**EXERCISE AIM:**
Take the records below from their first line to the line with "half_span = half_run + PALE_WIDTH / 2", and restate those lines word for word.

Rows from a 3D modeling dataset
>> Begin

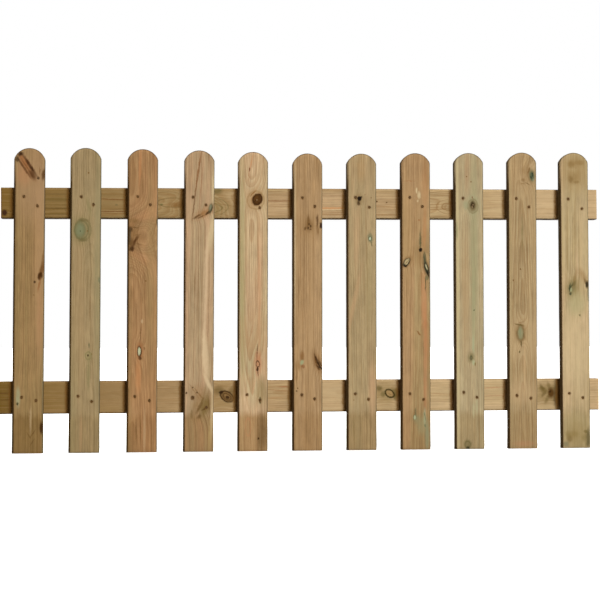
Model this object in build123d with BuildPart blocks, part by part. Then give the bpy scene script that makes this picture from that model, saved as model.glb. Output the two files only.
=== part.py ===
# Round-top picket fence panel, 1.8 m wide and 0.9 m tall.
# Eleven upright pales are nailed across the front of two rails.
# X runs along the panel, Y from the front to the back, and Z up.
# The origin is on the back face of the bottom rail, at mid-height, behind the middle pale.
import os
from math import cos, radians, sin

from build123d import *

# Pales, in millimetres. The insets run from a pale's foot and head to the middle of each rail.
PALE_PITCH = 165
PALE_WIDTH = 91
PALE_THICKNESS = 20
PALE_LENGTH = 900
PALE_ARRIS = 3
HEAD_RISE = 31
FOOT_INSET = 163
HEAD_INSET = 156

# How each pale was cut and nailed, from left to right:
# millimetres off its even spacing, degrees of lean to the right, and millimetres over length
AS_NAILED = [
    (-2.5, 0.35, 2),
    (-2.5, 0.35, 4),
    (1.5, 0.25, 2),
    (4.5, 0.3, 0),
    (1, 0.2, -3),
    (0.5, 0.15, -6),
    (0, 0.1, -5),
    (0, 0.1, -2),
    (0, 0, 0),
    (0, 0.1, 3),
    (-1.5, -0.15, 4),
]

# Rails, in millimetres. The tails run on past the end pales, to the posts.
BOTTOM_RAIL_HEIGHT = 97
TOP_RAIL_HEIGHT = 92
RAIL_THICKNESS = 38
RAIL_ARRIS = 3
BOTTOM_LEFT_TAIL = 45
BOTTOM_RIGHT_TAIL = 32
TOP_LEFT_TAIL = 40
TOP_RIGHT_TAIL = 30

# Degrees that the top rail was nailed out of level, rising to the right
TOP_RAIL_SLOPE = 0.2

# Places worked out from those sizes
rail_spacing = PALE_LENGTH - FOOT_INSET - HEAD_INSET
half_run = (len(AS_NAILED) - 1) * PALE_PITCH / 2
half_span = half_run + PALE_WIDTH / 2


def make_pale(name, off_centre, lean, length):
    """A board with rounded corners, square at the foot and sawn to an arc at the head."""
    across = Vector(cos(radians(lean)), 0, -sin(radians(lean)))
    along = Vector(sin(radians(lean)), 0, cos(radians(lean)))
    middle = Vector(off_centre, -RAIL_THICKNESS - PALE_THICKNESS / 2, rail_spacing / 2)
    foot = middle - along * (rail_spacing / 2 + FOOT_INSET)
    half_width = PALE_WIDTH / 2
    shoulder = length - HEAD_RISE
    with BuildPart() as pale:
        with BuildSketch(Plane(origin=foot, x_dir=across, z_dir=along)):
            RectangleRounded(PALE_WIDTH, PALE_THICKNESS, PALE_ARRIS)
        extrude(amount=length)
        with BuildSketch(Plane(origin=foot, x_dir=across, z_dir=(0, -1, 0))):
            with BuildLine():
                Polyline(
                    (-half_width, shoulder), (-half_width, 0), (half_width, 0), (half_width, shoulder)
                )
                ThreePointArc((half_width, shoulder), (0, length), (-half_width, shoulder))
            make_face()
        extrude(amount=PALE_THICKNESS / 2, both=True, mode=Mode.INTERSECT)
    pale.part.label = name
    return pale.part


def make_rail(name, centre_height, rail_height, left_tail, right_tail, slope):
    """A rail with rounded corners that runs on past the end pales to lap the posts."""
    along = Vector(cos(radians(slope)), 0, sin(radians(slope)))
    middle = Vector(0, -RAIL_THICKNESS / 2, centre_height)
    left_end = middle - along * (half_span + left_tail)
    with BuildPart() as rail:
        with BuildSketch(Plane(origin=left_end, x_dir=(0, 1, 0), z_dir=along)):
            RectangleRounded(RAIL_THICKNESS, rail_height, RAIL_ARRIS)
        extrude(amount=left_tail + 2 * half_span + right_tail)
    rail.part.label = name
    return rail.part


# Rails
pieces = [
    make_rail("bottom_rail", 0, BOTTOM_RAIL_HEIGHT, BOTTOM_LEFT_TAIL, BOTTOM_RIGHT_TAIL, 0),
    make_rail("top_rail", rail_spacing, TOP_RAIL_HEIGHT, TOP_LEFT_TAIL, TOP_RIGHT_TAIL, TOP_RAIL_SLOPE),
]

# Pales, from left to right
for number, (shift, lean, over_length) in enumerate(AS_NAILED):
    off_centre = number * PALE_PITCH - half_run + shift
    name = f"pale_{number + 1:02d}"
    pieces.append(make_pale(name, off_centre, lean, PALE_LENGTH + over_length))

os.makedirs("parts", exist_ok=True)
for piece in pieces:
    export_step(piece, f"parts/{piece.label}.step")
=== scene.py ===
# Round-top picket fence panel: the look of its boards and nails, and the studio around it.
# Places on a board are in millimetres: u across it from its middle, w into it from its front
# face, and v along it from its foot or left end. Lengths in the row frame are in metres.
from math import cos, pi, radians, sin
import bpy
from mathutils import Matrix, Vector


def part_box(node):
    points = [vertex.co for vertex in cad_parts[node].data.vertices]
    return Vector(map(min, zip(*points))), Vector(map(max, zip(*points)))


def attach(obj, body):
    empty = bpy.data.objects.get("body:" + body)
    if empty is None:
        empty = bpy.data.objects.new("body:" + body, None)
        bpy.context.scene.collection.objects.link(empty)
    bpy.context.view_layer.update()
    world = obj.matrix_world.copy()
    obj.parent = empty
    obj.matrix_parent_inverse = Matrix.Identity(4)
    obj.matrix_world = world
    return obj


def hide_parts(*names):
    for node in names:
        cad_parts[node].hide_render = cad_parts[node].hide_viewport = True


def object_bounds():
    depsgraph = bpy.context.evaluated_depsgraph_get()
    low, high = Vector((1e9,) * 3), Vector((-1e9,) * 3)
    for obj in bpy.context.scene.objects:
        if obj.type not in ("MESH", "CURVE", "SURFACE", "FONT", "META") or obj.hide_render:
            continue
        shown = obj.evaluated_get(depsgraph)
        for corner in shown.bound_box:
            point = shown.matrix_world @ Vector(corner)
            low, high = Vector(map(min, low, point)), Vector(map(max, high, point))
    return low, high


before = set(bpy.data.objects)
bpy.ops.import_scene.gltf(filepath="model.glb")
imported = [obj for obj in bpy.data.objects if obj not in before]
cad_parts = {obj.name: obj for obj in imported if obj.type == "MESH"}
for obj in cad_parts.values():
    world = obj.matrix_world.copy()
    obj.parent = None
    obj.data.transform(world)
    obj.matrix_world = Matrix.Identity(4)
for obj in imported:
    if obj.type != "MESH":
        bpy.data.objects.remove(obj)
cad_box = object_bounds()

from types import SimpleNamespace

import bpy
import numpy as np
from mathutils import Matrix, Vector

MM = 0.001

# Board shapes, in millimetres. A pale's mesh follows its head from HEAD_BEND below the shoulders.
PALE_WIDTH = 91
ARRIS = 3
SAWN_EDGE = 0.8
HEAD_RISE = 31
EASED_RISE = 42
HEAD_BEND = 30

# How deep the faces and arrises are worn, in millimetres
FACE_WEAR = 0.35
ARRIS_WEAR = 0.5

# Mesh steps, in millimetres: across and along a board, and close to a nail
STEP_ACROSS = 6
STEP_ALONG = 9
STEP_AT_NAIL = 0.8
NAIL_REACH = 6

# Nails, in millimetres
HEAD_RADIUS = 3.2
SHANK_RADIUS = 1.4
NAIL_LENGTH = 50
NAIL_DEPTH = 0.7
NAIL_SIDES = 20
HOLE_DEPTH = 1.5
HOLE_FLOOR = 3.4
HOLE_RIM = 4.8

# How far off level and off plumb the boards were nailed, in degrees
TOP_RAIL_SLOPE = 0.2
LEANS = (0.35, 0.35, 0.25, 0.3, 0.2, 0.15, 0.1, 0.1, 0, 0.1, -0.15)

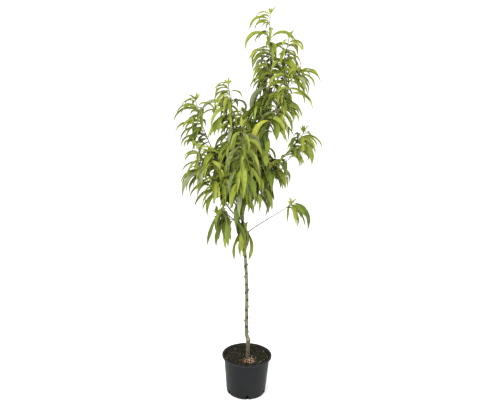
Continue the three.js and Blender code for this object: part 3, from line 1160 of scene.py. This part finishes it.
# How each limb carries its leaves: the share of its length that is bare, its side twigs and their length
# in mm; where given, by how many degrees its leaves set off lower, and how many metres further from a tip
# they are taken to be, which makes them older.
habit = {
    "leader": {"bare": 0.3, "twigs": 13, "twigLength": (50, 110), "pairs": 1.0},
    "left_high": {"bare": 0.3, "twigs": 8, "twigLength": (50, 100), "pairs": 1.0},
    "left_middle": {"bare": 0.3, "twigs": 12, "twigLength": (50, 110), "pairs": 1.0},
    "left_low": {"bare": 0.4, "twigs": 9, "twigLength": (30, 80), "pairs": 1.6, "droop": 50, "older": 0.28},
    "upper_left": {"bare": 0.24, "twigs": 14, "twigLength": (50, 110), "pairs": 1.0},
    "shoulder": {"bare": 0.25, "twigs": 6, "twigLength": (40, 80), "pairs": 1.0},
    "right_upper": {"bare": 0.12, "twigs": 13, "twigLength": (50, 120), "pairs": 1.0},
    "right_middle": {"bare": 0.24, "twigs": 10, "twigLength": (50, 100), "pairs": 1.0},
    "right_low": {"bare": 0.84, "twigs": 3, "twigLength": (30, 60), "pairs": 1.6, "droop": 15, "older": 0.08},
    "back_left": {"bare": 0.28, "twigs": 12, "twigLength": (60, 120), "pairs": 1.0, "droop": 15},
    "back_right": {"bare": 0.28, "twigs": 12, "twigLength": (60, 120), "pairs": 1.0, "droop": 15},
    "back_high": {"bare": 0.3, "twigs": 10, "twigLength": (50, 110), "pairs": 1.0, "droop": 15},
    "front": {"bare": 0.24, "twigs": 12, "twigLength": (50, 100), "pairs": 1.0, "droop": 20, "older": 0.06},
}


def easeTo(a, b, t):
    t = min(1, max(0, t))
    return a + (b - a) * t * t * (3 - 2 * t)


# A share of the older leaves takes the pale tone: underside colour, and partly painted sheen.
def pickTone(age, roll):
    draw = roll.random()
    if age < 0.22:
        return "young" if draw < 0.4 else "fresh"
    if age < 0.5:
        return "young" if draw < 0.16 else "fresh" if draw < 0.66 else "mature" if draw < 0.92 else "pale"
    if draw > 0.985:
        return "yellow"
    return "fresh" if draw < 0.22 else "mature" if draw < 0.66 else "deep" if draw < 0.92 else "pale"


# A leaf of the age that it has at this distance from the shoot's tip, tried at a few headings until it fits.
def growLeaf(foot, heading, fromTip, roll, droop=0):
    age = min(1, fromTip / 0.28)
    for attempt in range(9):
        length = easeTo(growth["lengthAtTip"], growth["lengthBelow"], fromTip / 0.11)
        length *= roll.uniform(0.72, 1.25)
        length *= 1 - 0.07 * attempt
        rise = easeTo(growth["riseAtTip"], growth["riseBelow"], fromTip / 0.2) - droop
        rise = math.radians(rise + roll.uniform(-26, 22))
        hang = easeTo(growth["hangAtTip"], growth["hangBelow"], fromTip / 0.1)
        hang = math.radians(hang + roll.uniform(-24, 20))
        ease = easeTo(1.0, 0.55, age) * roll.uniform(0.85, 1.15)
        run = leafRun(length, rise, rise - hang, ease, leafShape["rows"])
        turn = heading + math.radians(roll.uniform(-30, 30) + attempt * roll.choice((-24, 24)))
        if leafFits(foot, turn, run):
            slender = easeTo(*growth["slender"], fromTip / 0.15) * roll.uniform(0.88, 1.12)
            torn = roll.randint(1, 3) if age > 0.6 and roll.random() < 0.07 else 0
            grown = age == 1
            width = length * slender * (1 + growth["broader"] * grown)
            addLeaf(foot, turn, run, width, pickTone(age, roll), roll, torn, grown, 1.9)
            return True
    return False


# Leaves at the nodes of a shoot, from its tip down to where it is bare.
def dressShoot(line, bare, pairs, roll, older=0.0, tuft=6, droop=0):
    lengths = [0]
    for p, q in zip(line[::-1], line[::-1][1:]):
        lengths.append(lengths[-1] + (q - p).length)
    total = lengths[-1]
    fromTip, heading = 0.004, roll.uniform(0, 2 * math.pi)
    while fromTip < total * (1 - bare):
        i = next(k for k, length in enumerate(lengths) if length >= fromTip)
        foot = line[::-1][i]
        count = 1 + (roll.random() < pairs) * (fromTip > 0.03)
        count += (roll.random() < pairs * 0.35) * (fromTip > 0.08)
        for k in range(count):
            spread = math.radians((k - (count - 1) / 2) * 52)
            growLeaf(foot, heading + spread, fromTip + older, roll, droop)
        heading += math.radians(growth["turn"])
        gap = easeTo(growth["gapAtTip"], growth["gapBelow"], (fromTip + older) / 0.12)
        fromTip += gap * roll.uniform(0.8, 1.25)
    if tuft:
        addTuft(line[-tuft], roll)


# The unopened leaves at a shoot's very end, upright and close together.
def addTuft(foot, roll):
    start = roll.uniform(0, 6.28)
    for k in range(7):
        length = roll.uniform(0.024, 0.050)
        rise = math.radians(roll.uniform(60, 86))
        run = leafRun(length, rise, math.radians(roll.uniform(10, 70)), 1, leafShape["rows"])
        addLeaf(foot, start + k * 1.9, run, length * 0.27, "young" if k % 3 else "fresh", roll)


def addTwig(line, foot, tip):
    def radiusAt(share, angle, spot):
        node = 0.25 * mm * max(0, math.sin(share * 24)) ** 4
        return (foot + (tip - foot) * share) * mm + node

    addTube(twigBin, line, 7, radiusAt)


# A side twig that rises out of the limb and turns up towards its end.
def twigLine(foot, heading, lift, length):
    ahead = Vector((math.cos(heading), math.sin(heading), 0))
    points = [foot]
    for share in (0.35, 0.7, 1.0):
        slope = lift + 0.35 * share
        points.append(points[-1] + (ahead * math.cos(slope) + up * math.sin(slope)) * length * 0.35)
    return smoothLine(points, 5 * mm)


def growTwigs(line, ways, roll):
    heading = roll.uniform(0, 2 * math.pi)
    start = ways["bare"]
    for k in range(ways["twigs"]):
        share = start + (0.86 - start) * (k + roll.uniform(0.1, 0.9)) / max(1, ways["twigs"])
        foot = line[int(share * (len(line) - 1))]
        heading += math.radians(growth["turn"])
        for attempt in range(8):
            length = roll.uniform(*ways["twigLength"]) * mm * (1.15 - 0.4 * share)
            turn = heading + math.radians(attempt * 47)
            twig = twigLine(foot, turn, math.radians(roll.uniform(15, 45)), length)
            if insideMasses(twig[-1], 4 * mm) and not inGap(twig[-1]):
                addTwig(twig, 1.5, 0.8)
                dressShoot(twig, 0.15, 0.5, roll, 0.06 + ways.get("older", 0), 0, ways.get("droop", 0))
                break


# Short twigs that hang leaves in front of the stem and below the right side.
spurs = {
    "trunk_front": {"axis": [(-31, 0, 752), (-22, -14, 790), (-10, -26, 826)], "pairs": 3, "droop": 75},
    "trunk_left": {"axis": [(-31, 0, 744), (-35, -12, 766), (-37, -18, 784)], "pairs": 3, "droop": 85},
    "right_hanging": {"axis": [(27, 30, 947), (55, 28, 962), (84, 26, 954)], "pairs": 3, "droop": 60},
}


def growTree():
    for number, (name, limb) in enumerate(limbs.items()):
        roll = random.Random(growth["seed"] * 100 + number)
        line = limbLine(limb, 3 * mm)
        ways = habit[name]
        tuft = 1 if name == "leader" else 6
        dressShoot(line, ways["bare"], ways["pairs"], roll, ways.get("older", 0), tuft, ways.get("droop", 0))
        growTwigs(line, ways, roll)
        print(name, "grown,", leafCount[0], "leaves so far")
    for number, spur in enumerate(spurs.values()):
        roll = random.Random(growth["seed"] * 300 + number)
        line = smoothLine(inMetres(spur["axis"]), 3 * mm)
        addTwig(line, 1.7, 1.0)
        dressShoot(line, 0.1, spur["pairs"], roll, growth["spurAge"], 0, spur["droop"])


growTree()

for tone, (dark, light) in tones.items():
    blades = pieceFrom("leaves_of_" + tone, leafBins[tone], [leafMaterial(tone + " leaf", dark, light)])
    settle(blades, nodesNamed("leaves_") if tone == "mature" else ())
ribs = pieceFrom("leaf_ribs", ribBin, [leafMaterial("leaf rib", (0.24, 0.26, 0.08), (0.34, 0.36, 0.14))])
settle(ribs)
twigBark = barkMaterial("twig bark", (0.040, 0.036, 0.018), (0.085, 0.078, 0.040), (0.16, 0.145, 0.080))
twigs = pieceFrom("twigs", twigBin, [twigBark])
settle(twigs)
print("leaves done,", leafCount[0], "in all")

>> End

**COMPLETE RESPONSE:**
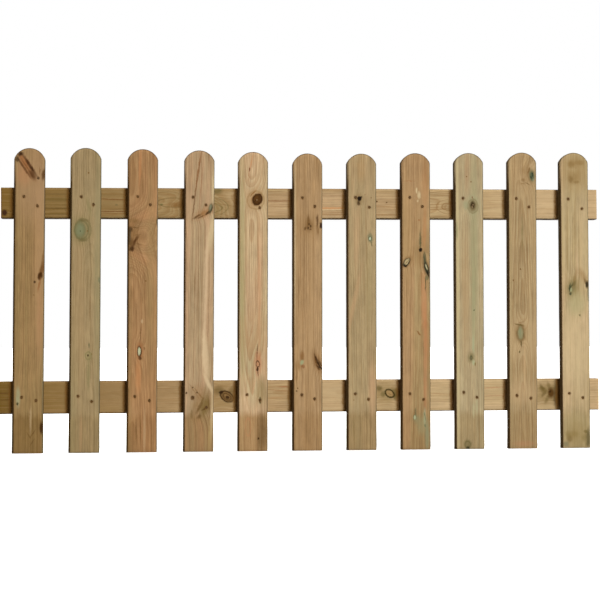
Model this object in build123d with BuildPart blocks, part by part. Then give the bpy scene script that makes this picture from that model, saved as model.glb. Output the two files only.
=== part.py ===
# Round-top picket fence panel, 1.8 m wide and 0.9 m tall.
# Eleven upright pales are nailed across the front of two rails.
# X runs along the panel, Y from the front to the back, and Z up.
# The origin is on the back face of the bottom rail, at mid-height, behind the middle pale.
import os
from math import cos, radians, sin

from build123d import *

# Pales, in millimetres. The insets run from a pale's foot and head to the middle of each rail.
PALE_PITCH = 165
PALE_WIDTH = 91
PALE_THICKNESS = 20
PALE_LENGTH = 900
PALE_ARRIS = 3
HEAD_RISE = 31
FOOT_INSET = 163
HEAD_INSET = 156

# How each pale was cut and nailed, from left to right:
# millimetres off its even spacing, degrees of lean to the right, and millimetres over length
AS_NAILED = [
    (-2.5, 0.35, 2),
    (-2.5, 0.35, 4),
    (1.5, 0.25, 2),
    (4.5, 0.3, 0),
    (1, 0.2, -3),
    (0.5, 0.15, -6),
    (0, 0.1, -5),
    (0, 0.1, -2),
    (0, 0, 0),
    (0, 0.1, 3),
    (-1.5, -0.15, 4),
]

# Rails, in millimetres. The tails run on past the end pales, to the posts.
BOTTOM_RAIL_HEIGHT = 97
TOP_RAIL_HEIGHT = 92
RAIL_THICKNESS = 38
RAIL_ARRIS = 3
BOTTOM_LEFT_TAIL = 45
BOTTOM_RIGHT_TAIL = 32
TOP_LEFT_TAIL = 40
TOP_RIGHT_TAIL = 30

# Degrees that the top rail was nailed out of level, rising to the right
TOP_RAIL_SLOPE = 0.2

# Places worked out from those sizes
rail_spacing = PALE_LENGTH - FOOT_INSET - HEAD_INSET
half_run = (len(AS_NAILED) - 1) * PALE_PITCH / 2
half_span = half_run + PALE_WIDTH / 2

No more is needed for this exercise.